■ **WHAT YOU WILL DO**
Everything from the first line down to the line containing "buttons, long sleeves." should be reproduced exactly; please include nothing else.

■ **SUPPLIED DATA**

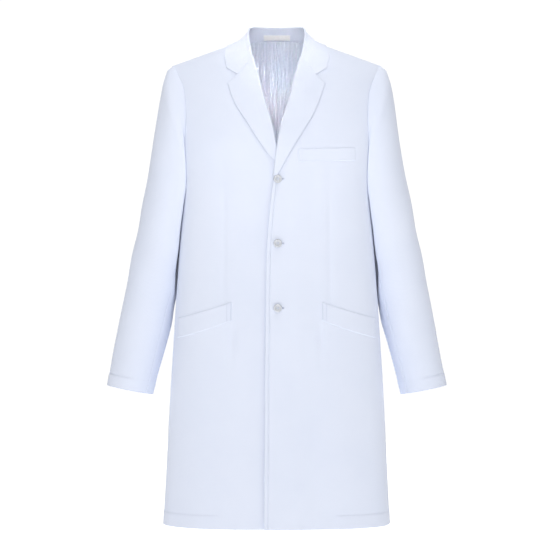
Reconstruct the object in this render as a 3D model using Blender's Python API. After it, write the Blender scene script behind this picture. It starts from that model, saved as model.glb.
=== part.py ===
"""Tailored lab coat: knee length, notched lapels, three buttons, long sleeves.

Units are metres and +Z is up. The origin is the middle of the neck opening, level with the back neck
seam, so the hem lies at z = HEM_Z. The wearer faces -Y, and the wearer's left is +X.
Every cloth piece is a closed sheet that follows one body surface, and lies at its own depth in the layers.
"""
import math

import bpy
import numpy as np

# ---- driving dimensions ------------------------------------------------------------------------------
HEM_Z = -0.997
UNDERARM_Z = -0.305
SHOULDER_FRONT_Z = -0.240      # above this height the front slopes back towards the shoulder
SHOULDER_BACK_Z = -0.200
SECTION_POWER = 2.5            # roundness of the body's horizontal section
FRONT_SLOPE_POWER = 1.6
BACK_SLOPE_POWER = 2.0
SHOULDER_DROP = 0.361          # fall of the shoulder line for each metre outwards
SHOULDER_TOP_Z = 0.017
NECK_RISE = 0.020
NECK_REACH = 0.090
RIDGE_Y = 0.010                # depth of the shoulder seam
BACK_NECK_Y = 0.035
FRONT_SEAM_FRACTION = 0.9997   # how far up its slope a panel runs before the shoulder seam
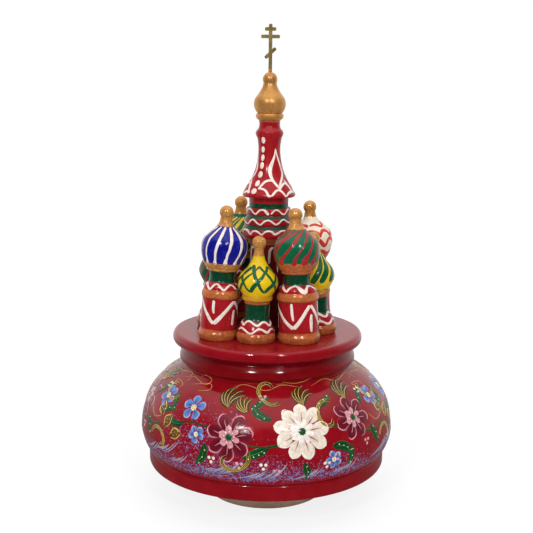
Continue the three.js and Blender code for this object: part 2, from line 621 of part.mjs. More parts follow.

■ **EXERCISE ANSWER**
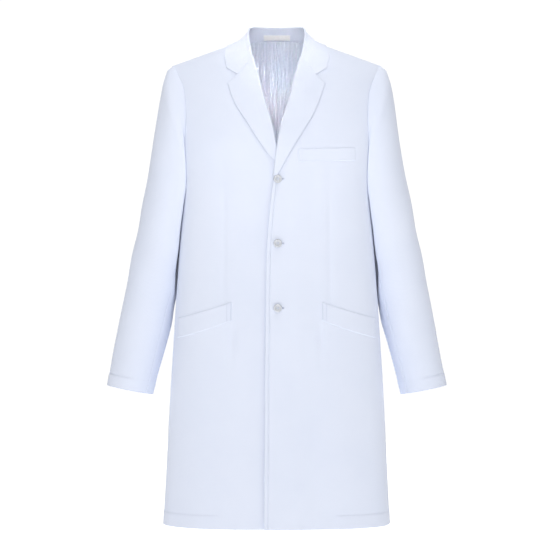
Reconstruct the object in this render as a 3D model using Blender's Python API. After it, write the Blender scene script behind this picture. It starts from that model, saved as model.glb.
=== part.py ===
"""Tailored lab coat: knee length, notched lapels, three buttons, long sleeves.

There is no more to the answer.